Ella ha pedido un trozo de empanada y una ensalada. Piropeamos la lechuga y los
tomates. Siguen siendo auténticos. Pedimos un vino blanco y fresquito de la
casa. Está también buenísimo. Ya lo decía Cervantes, que el hambre es la más
perfecta de las salsas. Ella parece disfrutar y eso me reconforta. Tenía muchas
ganas de repetir esa experiencia. Pedimos de postre una tarta de orujo, un café
y el mítico licor de hierbas; justo en el punto de dulzor y en su punto de
alcohol.
Nos vamos más que
satisfechos a los aposentos. Quiero echar una siesta de pijama y orinal aunque
no tenga. No obstante siempre he sido malo para echar la siesta. Compagino las
cabezadas con la lectura de unas páginas del libro. A las siente salgo a dar un
paseo y a comprar una camiseta. Me hace falta una para completar los días. El
señor de la tienda me dice sin dudar, cuando le pregunto, que más del noventa
por ciento de la gente de los pueblos de los alrededores viven de los
peregrinos. Me alegra ser uno de ellos aunque sea solo por eso. La verdad es
que todas las terrazas están animadas y los restaurantes a tope. Por la mañana
me dijeron que habían abierto un montón de nuevos albergues y hoteles.
Compro una camiseta nike
de un bonito color rojo y me la llevo puesta.
Me encuentro al poco con Arantxa. Cuando le digo que me la acabo de
comprar me dice que le gusta mucho el color. Me siento bien; qué buena cosa es
contentarse con tan poco. Me cae muy bien. Se hacen lazos muy fuertes en pocas
horas con gente desconocida. He visto mensajes dejados en cruces de caminos
donde se grita lo que algunos echan de menos a otros. Damos un paseo y
recorremos toda la parte central, la iglesia, los comercios de ropa, de vinos;
parece entender bastante más que yo de todos ellos. Después de la cantidad de
comida no tenemos mucha hambre pero buscamos un sitio para cenar. Yo pido,
justo al lado del Ezequiel, un plato con un filete y patatas. Ella una pequeña
ensalada. No bebe alcohol.
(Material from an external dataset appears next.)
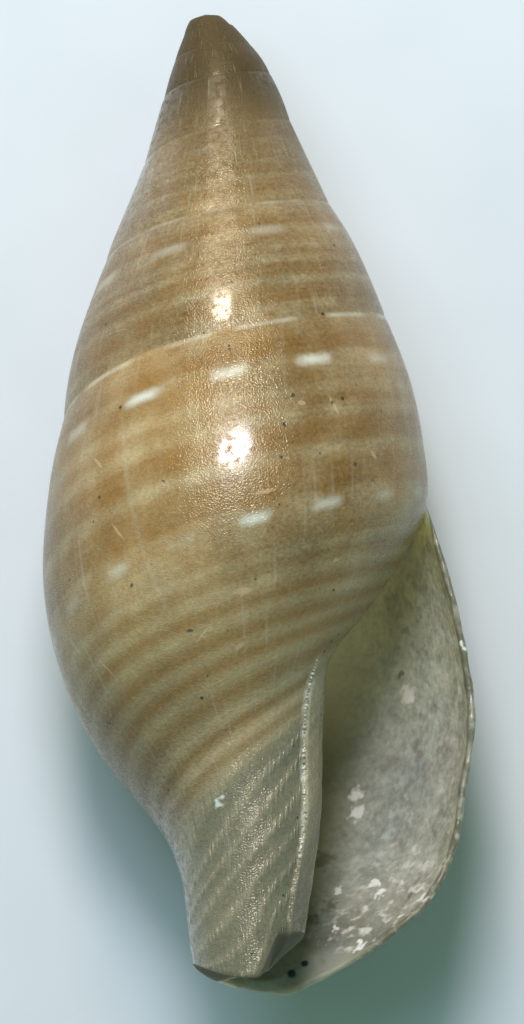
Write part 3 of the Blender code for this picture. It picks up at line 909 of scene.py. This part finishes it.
# The skin is glossy, with a clear coat that is worn off the sides, and glitters on fine grains, lines of
# growth and the beads of the pillar's cords.
roughness = tree.noise(spot, ROUGH_SCALE) * ROUGHNESS_VARIES + SKIN_ROUGHNESS
tree.feed(surface["Roughness"], roughness + tipward.rise(*TIP_GOES_DULL) * TIP_DULLNESS)
surface["Specular IOR Level"].default_value = 0.55
surface["Specular Tint"].default_value = GLOSS_TINT
coat = (tree.part(spot, "X") - COAT_CENTRE).math("ABSOLUTE").rise(*COAT_SIDES)
worn_by_seam = stage.rise(-1.02, -0.99) * (1 - station.rise(*COAT_BY_SEAM))
coat = coat * (1 - worn_by_seam) * stage.rise(*COAT_ON_SPIRE)
tree.feed(surface["Coat Weight"], coat * tree.noise(spot, COAT_SCALE).rise(0.25, 0.6))
surface["Coat Roughness"].default_value = 0.15
sheen = tree.whorl_noise(stage, station, SHEEN_CELLS, 0.0, 0.0) * SHEEN_HEIGHT
glitter = tree.noise(spot, GLITTER_SCALE, 0.0) * GLITTER_HEIGHT
beads = tree.whorl_noise(stage, station, BEAD_CELLS, 4.0, 0.0).rise(0.35, 0.65)
ridges = pillar_cords * beads * (1 - callus) * RIDGE_HEIGHT
tree.feed(surface["Normal"], tree.bump(glitter + sheen + ridges))
translucent(surface, 0.6, 0.10)

# The lining is pale and lumpy just inside the lip, and olive where the room runs deep. By the seam the
# lining is painted lighter, and deeper in the room a painted glow, emission on the lining, stands in for
# the light that the thin shell lets through. Some white patches are painted glints, the rest pale patches.
# Patches and spots are (x, y, z, radius) in millimetres.
LIP_TOP_WITH_PAINTED_LIGHT = (0.57, 0.55, 0.42, 1.0)
LIP_PALE = (0.42, 0.405, 0.325, 1.0)
LIP_LOW = (0.225, 0.22, 0.17, 1.0)
LIP_END = (0.30, 0.29, 0.225, 1.0)
LIP_EDGE_GREY = (0.13, 0.122, 0.085, 1.0)
CANAL_BROWN = (0.30, 0.27, 0.185, 1.0)
FOOT_BROWN = (0.125, 0.10, 0.06, 1.0)
LINING_WHITE = (0.80, 0.73, 0.65, 1.0)
ROOM_OLIVE = (0.31, 0.275, 0.13, 1.0)
ROOM_LOW = (0.16, 0.15, 0.075, 1.0)
# Painted glow: emission colours that stand in for light coming through the thin shell into the room.
PAINTED_GLOW_DEEP = (0.010, 0.011, 0.004, 1.0)
PAINTED_GLOW_TIPWARD = (0.150, 0.145, 0.080, 1.0)
NO_GLOW = (0.0, 0.0, 0.0, 1.0)
PATCH_BROWN = (0.07, 0.062, 0.03, 1.0)
STAIN_BROWN = (0.21, 0.17, 0.11, 1.0)
SPOT_TEAL = (0.006, 0.03, 0.03, 1.0)
# Painted glints: some of these white spots are glints on the lining's lumps, the rest pale patches.
PAINTED_GLINTS_AND_PALE_PATCHES = [
    (1.488, -1.025, 0.823, 0.13), (0.938, -1.969, 0.710, 0.10), (0.929, -2.137, 0.781, 0.10),
    (1.061, -2.870, 1.432, 0.08), (0.715, -2.911, 1.321, 0.06), (1.112, -2.979, 1.592, 0.09),
    (1.268, -3.248, 2.063, 0.06), (1.497, -3.068, 2.049, 0.08), (0.903, -3.492, 2.019, 0.08),
    (0.656, -3.286, 1.701, 0.05), (2.036, -0.703, 1.950, 0.06),
]
BROWN_PATCHES = [
    (1.385, -3.031, 1.866, 0.05), (0.569, -2.592, 0.980, 0.15), (1.413, -0.822, 0.731, 0.06),
    (0.451, -3.199, 1.554, 0.10), (0.630, -3.059, 1.456, 0.12),
]
TEAL_SPOTS = [(0.224, -3.716, 1.918, 0.06), (0.353, -3.626, 1.890, 0.05)]
PAINTED_LIGHT_ENDS = (1.3, 2.4)
LIP_GETS_LOW = (4.0, 7.0)
LIP_ENDS = (6.5, 7.3)
CANAL_FROM = (8.0, 8.7)
FOOT_FROM = (9.2, 9.6)
RIM_STAGES = (-0.008, -0.001)
LIP_STAGES = (-0.20, -0.13)
CRUST_STAGES = (-0.16, -0.10)
DEEP_STAGES = (-0.10, -0.25)
TIPWARD = (-1.9 * MM, -0.2 * MM)
MOTTLE_SCALE = 3600.0
GRIT_SCALE = 16000.0
PATCHY_SCALE = 5000.0
CRUST_SCALE = 8500.0
BUMP_SCALE = 7000.0
MOTTLED, GRITTY, LINING_TONE = 0.22, 0.7, 0.80
STAINS_SHOW, PATCHES_SHOW, TEAL_SHOWS = 0.45, 0.6, 0.95
LINING_ROUGHNESS, LINING_VARIES, FOOT_DULLNESS = 0.12, 0.2, 0.5
BUMP_HEIGHT = 0.03

tree, surface, spot = surface_of(lining)
stage, station = growth_of(tree)
canal_side = station.rise(*CANAL_FROM)
foot_side = station.rise(*FOOT_FROM)
tipward = tree.part(spot, "Y").rise(*TIPWARD)
by_lip = stage.rise(*CRUST_STAGES)
mottle = tree.noise(spot, MOTTLE_SCALE, 4.0).rise(0.36, 0.7)
# Painted light: the lining by the seam is made lighter for light that comes through the thin shell there.
upper_with_painted_light = tree.mix(station.rise(*PAINTED_LIGHT_ENDS), LIP_TOP_WITH_PAINTED_LIGHT, LIP_PALE)
pale = tree.mix(station.rise(*LIP_GETS_LOW), upper_with_painted_light, LIP_LOW)
grit = tree.noise(spot, GRIT_SCALE, 3.0) - 0.5
pale = tree.shade(pale, mottle * MOTTLED + LINING_TONE + grit * GRITTY)
rim_share = stage.rise(*RIM_STAGES) * (tree.noise(spot, PATCHY_SCALE, 2.0).rise(0.3, 0.6) * 0.5 + 0.5)
pale = tree.mix(rim_share * (1 - station.rise(6.0, 7.0) * 0.8), pale, LIP_EDGE_GREY)
pale = tree.mix(station.rise(*LIP_ENDS), pale, LIP_END)
olive = tree.mix(canal_side, tree.mix(tipward, ROOM_LOW, ROOM_OLIVE), CANAL_BROWN)
colour = tree.mix(stage.rise(*LIP_STAGES), olive, pale)
stains = tree.noise(tree.shade(spot, -1.0), PATCHY_SCALE, 3.0).rise(0.52, 0.7) * by_lip
colour = tree.mix(stains * STAINS_SHOW, colour, STAIN_BROWN)
crust = tree.noise(spot, CRUST_SCALE, 3.0).rise(0.50, 0.72) * by_lip * (station.rise(2.5, 5.0) * 0.4 + 0.22)
colour = tree.mix(crust * (1 - station.rise(6.6, 7.3)), colour, LINING_WHITE)
shifted = ragged(tree, spot)
# Painted glints and pale patches: white spots on the lining.
colour = tree.mix(spots(tree, shifted, PAINTED_GLINTS_AND_PALE_PATCHES), colour, LINING_WHITE)
colour = tree.mix(spots(tree, shifted, BROWN_PATCHES) * PATCHES_SHOW, colour, PATCH_BROWN)
colour = tree.mix(foot_side, colour, FOOT_BROWN)
colour = tree.mix(spots(tree, spot, TEAL_SPOTS) * TEAL_SHOWS, colour, SPOT_TEAL)
tree.feed(surface["Base Color"], colour)
roughness = tree.noise(spot, PATCHY_SCALE) * LINING_VARIES + LINING_ROUGHNESS
tree.feed(surface["Roughness"], roughness + foot_side * FOOT_DULLNESS)
tree.feed(surface["Normal"], tree.bump(tree.noise(spot, BUMP_SCALE, 3.0) * BUMP_HEIGHT))
# Painted glow: the room away from the canal gets emission for light that comes through the thin shell.
deep = stage.rise(*DEEP_STAGES) * (1 - canal_side)
tree.feed(surface["Emission Color"], tree.mix(deep, NO_GLOW, tree.mix(tipward, PAINTED_GLOW_DEEP, PAINTED_GLOW_TIPWARD)))
surface["Emission Strength"].default_value = 1.0
translucent(surface, 0.8, 0.25)

# The grains on the inner lip's edge are lumps of the same glaze, brown to cream.
GRAIN_BROWN = (0.20, 0.16, 0.09, 1.0)
GRAIN_CREAM = (0.52, 0.48, 0.37, 1.0)
GRAIN_SCALE = 20000.0
tree, surface, spot = surface_of(lip_grains)
cream = tree.noise(spot, GRAIN_SCALE).rise(0.35, 0.65)
tree.feed(surface["Base Color"], tree.mix(cream, GRAIN_BROWN, GRAIN_CREAM))
surface["Roughness"].default_value = 0.25

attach(shell, "root")
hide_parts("shell")

# The table is a plain pale sheet, faintly cloudy, on which the shell lies.
TABLE_HALF = 0.3
TABLE_GREY = (0.57, 0.59, 0.60, 1.0)
TABLE_PALE = (0.63, 0.64, 0.65, 1.0)
TABLE_CLOUDS = 900.0
sheet = bpy.data.meshes.new("table")
sheet_corners = [(x * TABLE_HALF, y * TABLE_HALF, 0.0) for x, y in ((-1, -1), (1, -1), (1, 1), (-1, 1))]
sheet.from_pydata(sheet_corners, [], [(0, 1, 2, 3)])
table = bpy.data.objects.new("table", sheet)
bpy.context.scene.collection.objects.link(table)
sheet.materials.append(bpy.data.materials.new("pale_table"))
tree, surface, spot = surface_of(sheet.materials[0])
tree.feed(surface["Base Color"], tree.mix(tree.noise(spot, TABLE_CLOUDS), TABLE_GREY, TABLE_PALE))
surface["Roughness"].default_value = 0.6

# The camera looks down through a long lens, leaning a little towards the canal, with the tip at top left.
PIXEL = 0.0096 * MM
FRAME_WIDE, FRAME_HIGH = 524, 1024
TIP_PIXEL = (217, 14)
LEAN = math.radians(14)
ROLL = math.radians(3.09)
LENS = 650
SENSOR = 36
back = dip @ Vector((0, -math.sin(LEAN), math.cos(LEAN)))
up = dip @ Vector((0, math.cos(LEAN), math.sin(LEAN)))
right = Vector((1, 0, 0))
picture_up = up * math.cos(ROLL) + right * math.sin(ROLL)
picture_right = right * math.cos(ROLL) - up * math.sin(ROLL)
across = FRAME_WIDE / 2 - TIP_PIXEL[0]
down = FRAME_HIGH / 2 - TIP_PIXEL[1]
centre = Vector(shift) + picture_right * across * PIXEL - picture_up * down * PIXEL
lens = bpy.data.cameras.new("camera")
lens.lens = LENS
lens.sensor_width = SENSOR
far = FRAME_HIGH * PIXEL * LENS / SENSOR
lens.clip_start, lens.clip_end = far / 100, far * 10
camera = bpy.data.objects.new("camera", lens)
camera.matrix_world = Matrix((picture_right, picture_up, back)).transposed().to_4x4()
camera.location = centre + back * far
bpy.context.scene.collection.objects.link(camera)
bpy.context.scene.camera = camera

# Light: three lamps over the tip, which make the glints, and a large soft one above that shows in no gloss,
# with a dim greenish sky all round. Each lamp is given by its name, its angles in degrees from the camera's
# line up the picture and to the side, its two widths, its power and its tint.
LAMP_DISTANCE = 0.05
LAMPS = [
    ("key", 34, -3, (0.016, 0.009), 0.0165, (0.88, 0.86, 0.93)),
    ("glint", 57, -8, (0.009, 0.008), 0.0075, (1.0, 0.88, 0.72)),
    ("high", 70, -7, (0.022, 0.020), 0.0028, (1.0, 0.84, 0.62)),
    ("overhead", 24, -12, (0.03, 0.03), 0.0110, (0.60, 0.74, 1.0)),
]
SKY_TINT = (0.55, 1.0, 0.82, 1.0)
SKY_STRENGTH = 0.31
for name, lift, side, widths, power, tint in LAMPS:
    lift, side = math.radians(lift), math.radians(side)
    light = bpy.data.lights.new(name, "AREA")
    light.shape = "ELLIPSE"
    light.size, light.size_y = widths
    light.energy, light.color = power, tint
    lamp = bpy.data.objects.new(name, light)
    lamp.visible_glossy = name != "overhead"
    lifted = back * math.cos(lift) + picture_up * math.sin(lift)
    direction = lifted * math.cos(side) + picture_right * math.sin(side)
    lamp.location = centre + direction * LAMP_DISTANCE
    lamp.rotation_euler = (-direction).to_track_quat("-Z", "Y").to_euler()
    bpy.context.scene.collection.objects.link(lamp)
world = bpy.data.worlds.new("sky")
world.use_nodes = True
sky = world.node_tree.nodes["Background"].inputs
sky["Color"].default_value = SKY_TINT
sky["Strength"].default_value = SKY_STRENGTH
bpy.context.scene.world = world
bpy.context.scene.view_settings.view_transform = "Standard"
A mí me apetecería un gin-tonic de postre pero no me
gusta beber si no me acompañan. Su marido llama y se tira hablando un buen
rato. Desde Madrid le gestiona su billete de avión. Me confiesa que es algo
mayor que ella. Después de cenar damos un pequeño paseo hasta el albergue y nos
despedimos con un buen abrazo. Sería el último. A las once de la noche estaba
metido en la cama. Oscuridad total, cansancio y sueño. Paz.